_YOUR TASK_. Would you pull out every line of the material that contains the string "from"?

_RECORDED INFORMATION_.
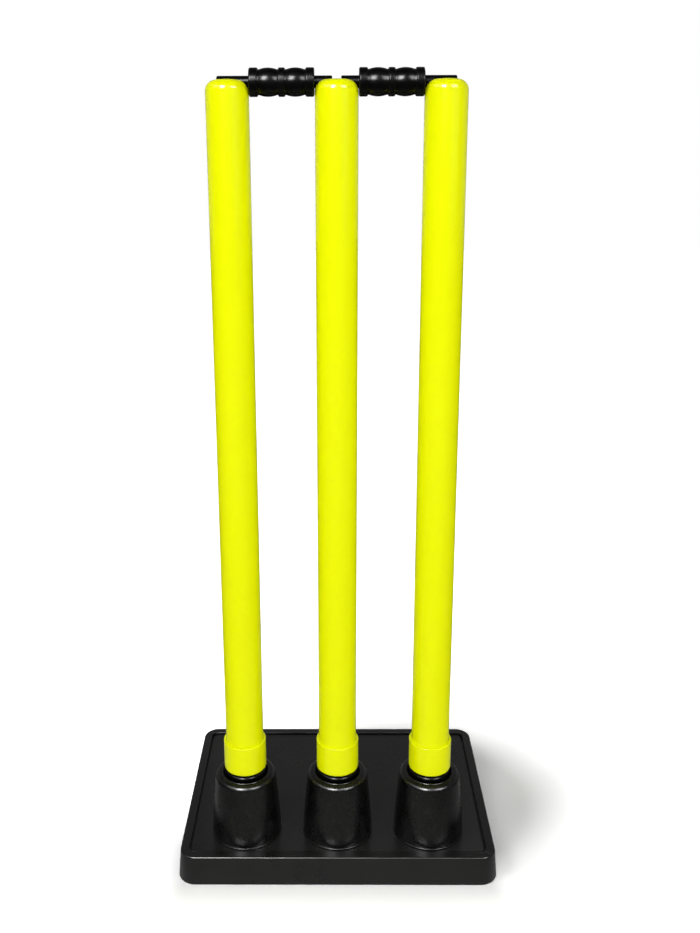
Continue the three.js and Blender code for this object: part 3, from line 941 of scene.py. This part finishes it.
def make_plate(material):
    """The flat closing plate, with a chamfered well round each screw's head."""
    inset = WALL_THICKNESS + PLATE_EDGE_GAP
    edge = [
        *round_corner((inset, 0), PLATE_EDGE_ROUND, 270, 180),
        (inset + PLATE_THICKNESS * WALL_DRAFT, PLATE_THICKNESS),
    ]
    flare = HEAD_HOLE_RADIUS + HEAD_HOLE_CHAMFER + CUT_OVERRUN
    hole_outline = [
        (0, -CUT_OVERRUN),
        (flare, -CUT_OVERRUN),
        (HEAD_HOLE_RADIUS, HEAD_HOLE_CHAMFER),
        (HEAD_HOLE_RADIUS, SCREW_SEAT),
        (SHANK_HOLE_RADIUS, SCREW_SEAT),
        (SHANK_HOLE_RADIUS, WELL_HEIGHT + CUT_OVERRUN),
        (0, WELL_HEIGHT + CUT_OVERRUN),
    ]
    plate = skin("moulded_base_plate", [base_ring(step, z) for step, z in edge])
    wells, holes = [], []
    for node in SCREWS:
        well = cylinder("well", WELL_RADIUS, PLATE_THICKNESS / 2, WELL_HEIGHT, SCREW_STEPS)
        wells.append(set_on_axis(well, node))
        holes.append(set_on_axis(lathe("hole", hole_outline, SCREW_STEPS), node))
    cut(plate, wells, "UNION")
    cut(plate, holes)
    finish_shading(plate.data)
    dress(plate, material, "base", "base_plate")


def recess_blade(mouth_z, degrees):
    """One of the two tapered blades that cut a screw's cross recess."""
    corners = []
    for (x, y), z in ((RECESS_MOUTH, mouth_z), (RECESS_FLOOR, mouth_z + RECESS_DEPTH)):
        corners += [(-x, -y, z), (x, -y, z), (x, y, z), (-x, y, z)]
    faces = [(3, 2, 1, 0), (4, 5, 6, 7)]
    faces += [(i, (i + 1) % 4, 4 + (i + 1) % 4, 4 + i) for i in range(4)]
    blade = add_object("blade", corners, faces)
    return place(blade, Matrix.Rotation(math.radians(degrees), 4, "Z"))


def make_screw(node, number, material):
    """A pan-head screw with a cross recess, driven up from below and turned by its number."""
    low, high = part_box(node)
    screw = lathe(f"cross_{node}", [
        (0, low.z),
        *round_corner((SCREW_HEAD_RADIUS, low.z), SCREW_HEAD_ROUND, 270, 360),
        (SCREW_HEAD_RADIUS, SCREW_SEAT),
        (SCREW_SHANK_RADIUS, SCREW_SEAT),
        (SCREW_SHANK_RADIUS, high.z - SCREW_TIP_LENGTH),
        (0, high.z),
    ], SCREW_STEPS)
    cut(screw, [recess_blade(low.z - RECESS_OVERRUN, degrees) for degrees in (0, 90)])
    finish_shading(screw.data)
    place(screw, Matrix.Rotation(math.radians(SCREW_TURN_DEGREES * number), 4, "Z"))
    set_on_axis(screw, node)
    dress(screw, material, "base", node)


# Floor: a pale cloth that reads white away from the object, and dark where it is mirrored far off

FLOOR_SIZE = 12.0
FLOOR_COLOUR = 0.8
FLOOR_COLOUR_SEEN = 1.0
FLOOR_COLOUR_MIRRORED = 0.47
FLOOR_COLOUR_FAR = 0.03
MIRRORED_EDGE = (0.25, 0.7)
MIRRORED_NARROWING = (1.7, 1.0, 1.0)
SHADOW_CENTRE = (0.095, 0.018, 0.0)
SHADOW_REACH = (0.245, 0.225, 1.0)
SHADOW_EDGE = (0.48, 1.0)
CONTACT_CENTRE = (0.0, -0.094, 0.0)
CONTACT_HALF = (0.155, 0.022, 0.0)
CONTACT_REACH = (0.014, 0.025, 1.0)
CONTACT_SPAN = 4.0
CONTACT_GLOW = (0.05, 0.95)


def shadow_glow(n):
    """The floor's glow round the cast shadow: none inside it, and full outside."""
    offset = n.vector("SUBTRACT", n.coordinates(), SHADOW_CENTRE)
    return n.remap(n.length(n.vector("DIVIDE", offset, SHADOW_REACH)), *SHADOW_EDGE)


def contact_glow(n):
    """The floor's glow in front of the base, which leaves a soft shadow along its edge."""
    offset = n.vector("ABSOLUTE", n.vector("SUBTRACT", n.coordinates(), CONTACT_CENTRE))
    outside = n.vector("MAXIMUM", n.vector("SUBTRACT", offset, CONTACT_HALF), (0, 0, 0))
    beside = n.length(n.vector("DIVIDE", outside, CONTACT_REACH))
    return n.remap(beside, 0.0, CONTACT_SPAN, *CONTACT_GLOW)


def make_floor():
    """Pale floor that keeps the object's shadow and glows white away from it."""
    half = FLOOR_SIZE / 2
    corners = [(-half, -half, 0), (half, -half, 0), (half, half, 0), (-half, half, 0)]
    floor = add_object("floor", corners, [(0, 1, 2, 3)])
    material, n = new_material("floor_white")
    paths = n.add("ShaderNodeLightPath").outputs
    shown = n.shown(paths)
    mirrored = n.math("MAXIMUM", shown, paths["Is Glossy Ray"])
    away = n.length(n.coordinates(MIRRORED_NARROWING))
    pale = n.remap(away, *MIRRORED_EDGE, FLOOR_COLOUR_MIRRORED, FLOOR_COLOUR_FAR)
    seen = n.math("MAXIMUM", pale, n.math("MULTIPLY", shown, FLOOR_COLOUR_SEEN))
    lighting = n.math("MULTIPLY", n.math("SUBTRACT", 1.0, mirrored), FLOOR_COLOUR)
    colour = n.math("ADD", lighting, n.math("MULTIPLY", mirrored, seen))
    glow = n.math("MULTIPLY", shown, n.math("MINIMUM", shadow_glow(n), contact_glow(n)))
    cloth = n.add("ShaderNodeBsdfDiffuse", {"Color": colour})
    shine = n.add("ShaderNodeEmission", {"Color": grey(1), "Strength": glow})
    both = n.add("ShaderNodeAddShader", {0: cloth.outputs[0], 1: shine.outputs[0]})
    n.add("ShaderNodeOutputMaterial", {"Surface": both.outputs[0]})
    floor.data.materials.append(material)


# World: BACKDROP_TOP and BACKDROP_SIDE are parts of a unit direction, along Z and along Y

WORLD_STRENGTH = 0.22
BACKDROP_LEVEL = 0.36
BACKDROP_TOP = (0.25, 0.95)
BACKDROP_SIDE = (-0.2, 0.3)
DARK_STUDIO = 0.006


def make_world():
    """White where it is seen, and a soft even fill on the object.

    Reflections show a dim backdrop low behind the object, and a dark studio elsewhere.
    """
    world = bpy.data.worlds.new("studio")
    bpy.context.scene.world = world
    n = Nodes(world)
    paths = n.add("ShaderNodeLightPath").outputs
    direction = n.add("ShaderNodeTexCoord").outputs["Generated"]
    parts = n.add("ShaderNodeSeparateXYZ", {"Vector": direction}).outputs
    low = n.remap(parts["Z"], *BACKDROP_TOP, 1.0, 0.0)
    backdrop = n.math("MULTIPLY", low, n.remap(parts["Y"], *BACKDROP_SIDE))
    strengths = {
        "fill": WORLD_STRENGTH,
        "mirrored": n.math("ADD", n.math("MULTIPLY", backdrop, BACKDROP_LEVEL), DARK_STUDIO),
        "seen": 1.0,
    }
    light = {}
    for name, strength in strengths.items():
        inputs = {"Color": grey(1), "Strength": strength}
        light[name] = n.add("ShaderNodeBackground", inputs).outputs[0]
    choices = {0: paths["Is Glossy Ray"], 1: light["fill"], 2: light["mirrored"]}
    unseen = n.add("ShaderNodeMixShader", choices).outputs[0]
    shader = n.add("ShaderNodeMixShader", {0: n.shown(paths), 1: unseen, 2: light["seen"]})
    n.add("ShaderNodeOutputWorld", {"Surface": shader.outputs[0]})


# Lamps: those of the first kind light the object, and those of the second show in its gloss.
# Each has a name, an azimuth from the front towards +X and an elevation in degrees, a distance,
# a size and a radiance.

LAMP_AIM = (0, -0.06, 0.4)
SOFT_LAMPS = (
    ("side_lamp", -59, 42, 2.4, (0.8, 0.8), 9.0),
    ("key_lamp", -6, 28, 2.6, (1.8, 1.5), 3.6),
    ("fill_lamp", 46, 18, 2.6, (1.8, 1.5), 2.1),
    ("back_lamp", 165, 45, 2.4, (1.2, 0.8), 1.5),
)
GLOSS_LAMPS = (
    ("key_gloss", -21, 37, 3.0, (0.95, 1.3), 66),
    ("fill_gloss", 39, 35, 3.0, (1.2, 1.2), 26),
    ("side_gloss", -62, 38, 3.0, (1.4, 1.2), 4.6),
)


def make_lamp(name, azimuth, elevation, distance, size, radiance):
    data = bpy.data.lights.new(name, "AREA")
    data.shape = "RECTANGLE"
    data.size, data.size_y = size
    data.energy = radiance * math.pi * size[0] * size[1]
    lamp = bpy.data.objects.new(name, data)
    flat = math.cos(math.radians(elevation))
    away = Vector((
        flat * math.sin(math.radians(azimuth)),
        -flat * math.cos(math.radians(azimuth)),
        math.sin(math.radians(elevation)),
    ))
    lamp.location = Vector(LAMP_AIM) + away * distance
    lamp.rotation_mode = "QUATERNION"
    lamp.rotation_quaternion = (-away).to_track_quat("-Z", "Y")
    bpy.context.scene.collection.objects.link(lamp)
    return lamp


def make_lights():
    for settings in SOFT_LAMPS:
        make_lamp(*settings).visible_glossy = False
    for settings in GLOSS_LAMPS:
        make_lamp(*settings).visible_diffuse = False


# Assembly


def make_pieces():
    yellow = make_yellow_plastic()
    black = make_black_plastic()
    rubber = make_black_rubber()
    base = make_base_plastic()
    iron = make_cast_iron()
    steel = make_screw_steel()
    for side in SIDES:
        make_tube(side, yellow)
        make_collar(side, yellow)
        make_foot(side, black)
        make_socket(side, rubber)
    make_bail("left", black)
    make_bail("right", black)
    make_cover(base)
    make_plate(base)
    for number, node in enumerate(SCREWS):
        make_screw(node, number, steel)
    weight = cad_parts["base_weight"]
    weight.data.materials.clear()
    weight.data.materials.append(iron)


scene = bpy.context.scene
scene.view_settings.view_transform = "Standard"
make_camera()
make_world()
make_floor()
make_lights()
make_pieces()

_ANSWER TO THE PROBLEM_.
Continue the three.js and Blender code for this object: part 3, from line 941 of scene.py. This part finishes it.
    """A pan-head screw with a cross recess, driven up from below and turned by its number."""
# Floor: a pale cloth that reads white away from the object, and dark where it is mirrored far off
    """Pale floor that keeps the object's shadow and glows white away from it."""
# Each has a name, an azimuth from the front towards +X and an elevation in degrees, a distance,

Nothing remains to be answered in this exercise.